- GIVEN PROBLEM: Will you give every entry again exactly as it stands?
/---
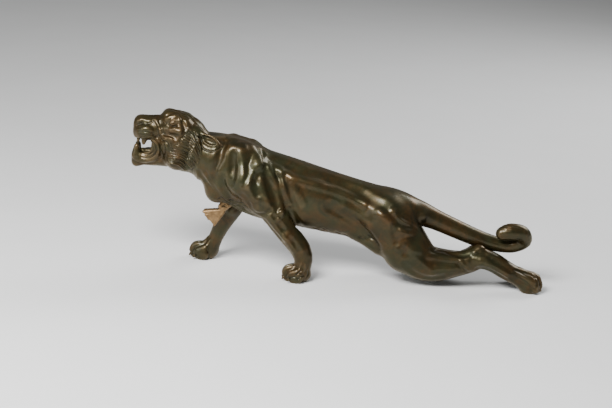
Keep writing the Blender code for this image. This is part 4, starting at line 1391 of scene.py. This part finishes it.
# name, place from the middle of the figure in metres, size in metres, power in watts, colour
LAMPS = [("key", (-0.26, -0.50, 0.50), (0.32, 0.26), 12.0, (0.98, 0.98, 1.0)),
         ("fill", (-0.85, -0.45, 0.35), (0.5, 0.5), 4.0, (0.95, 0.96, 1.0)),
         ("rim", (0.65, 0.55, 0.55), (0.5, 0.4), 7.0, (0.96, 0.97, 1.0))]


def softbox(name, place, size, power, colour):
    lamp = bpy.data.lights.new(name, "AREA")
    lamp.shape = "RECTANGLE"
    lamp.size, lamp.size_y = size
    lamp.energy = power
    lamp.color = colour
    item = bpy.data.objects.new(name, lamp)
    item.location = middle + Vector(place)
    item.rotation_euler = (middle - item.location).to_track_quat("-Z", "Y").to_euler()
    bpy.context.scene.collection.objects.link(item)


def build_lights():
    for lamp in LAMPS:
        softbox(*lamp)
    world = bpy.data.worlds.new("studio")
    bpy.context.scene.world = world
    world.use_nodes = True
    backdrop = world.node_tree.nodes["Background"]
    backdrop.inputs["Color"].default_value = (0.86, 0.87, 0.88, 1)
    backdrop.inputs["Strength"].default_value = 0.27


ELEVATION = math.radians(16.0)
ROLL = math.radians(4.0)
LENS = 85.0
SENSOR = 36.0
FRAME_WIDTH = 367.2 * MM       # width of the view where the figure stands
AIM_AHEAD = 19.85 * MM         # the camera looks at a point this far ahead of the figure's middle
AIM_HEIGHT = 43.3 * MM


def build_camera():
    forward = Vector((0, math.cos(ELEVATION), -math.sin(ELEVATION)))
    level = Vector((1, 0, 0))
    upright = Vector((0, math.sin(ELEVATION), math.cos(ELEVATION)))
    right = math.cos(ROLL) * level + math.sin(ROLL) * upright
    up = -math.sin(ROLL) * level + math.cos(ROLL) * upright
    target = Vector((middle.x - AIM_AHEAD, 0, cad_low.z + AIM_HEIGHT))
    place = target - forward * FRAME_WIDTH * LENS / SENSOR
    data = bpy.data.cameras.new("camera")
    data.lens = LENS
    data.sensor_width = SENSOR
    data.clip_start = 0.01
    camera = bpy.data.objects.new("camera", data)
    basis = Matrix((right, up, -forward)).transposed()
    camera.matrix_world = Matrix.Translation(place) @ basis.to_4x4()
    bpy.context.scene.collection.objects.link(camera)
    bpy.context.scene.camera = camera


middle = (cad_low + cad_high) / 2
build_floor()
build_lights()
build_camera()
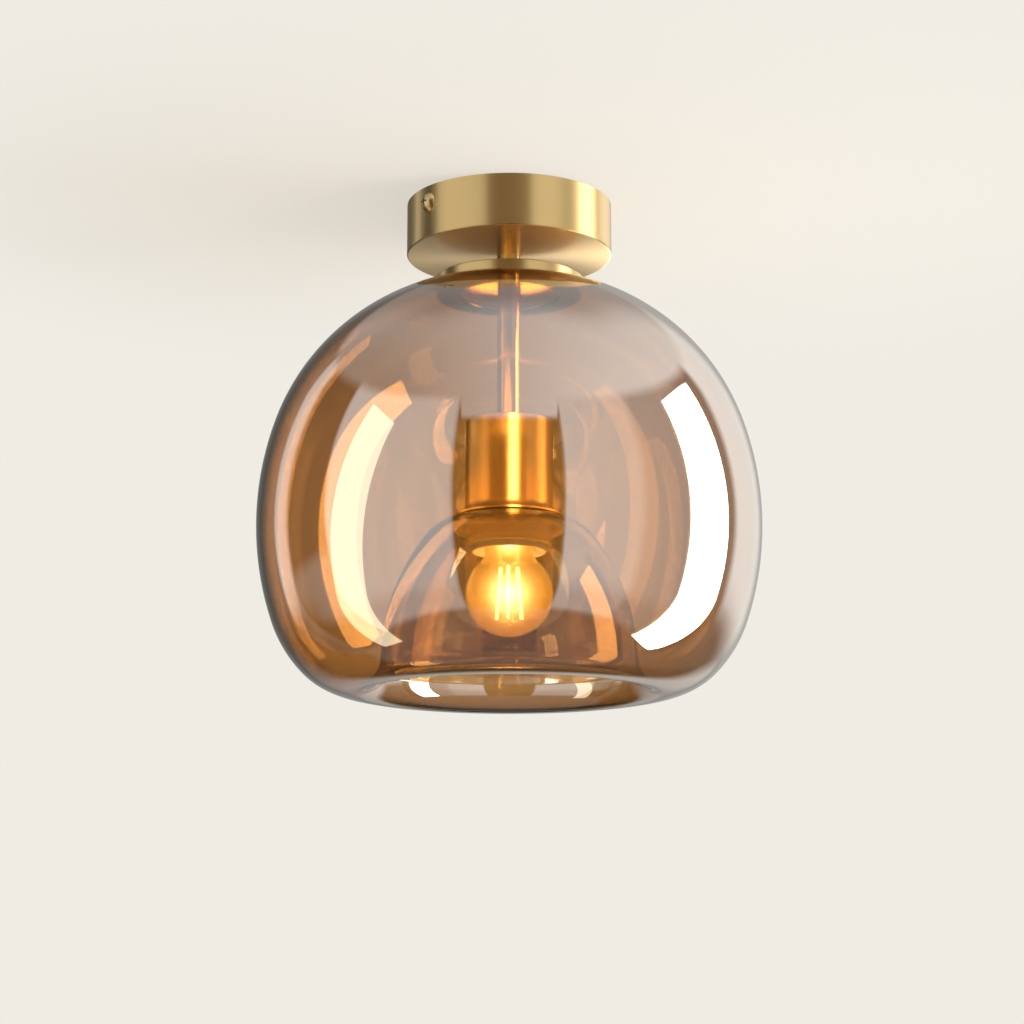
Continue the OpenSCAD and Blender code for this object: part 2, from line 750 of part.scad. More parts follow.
\---
- WRITTEN ANSWER:
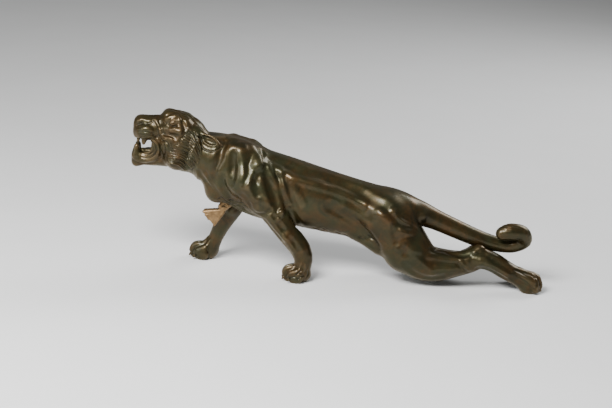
Keep writing the Blender code for this image. This is part 4, starting at line 1391 of scene.py. This part finishes it.
# name, place from the middle of the figure in metres, size in metres, power in watts, colour
LAMPS = [("key", (-0.26, -0.50, 0.50), (0.32, 0.26), 12.0, (0.98, 0.98, 1.0)),
         ("fill", (-0.85, -0.45, 0.35), (0.5, 0.5), 4.0, (0.95, 0.96, 1.0)),
         ("rim", (0.65, 0.55, 0.55), (0.5, 0.4), 7.0, (0.96, 0.97, 1.0))]


def softbox(name, place, size, power, colour):
    lamp = bpy.data.lights.new(name, "AREA")
    lamp.shape = "RECTANGLE"
    lamp.size, lamp.size_y = size
    lamp.energy = power
    lamp.color = colour
    item = bpy.data.objects.new(name, lamp)
    item.location = middle + Vector(place)
    item.rotation_euler = (middle - item.location).to_track_quat("-Z", "Y").to_euler()
    bpy.context.scene.collection.objects.link(item)


def build_lights():
    for lamp in LAMPS:
        softbox(*lamp)
    world = bpy.data.worlds.new("studio")
    bpy.context.scene.world = world
    world.use_nodes = True
    backdrop = world.node_tree.nodes["Background"]
    backdrop.inputs["Color"].default_value = (0.86, 0.87, 0.88, 1)
    backdrop.inputs["Strength"].default_value = 0.27


ELEVATION = math.radians(16.0)
ROLL = math.radians(4.0)
LENS = 85.0
SENSOR = 36.0
FRAME_WIDTH = 367.2 * MM       # width of the view where the figure stands
AIM_AHEAD = 19.85 * MM         # the camera looks at a point this far ahead of the figure's middle
AIM_HEIGHT = 43.3 * MM


def build_camera():
    forward = Vector((0, math.cos(ELEVATION), -math.sin(ELEVATION)))
    level = Vector((1, 0, 0))
    upright = Vector((0, math.sin(ELEVATION), math.cos(ELEVATION)))
    right = math.cos(ROLL) * level + math.sin(ROLL) * upright
    up = -math.sin(ROLL) * level + math.cos(ROLL) * upright
    target = Vector((middle.x - AIM_AHEAD, 0, cad_low.z + AIM_HEIGHT))
    place = target - forward * FRAME_WIDTH * LENS / SENSOR
    data = bpy.data.cameras.new("camera")
    data.lens = LENS
    data.sensor_width = SENSOR
    data.clip_start = 0.01
    camera = bpy.data.objects.new("camera", data)
    basis = Matrix((right, up, -forward)).transposed()
    camera.matrix_world = Matrix.Translation(place) @ basis.to_4x4()
    bpy.context.scene.collection.objects.link(camera)
    bpy.context.scene.camera = camera


middle = (cad_low + cad_high) / 2
build_floor()
build_lights()
build_camera()
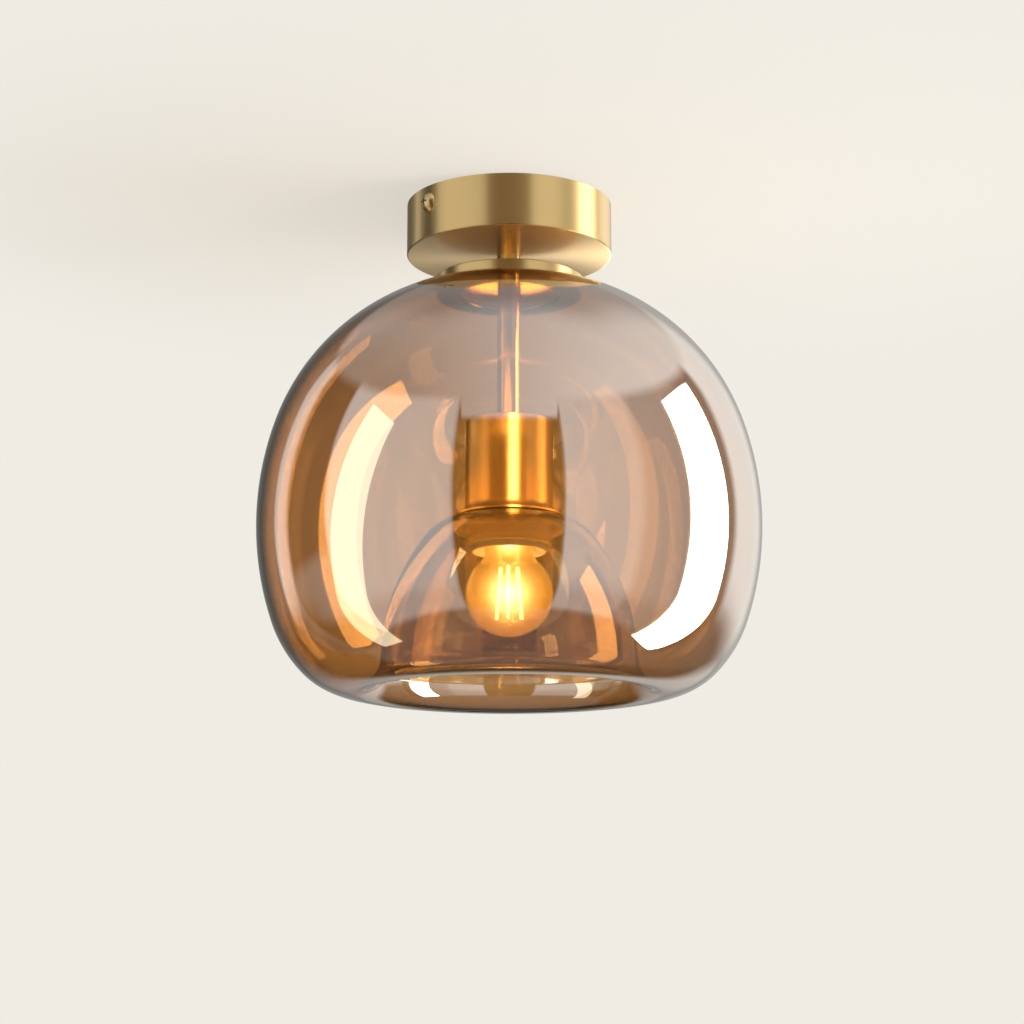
Continue the OpenSCAD and Blender code for this object: part 2, from line 750 of part.scad. More parts follow.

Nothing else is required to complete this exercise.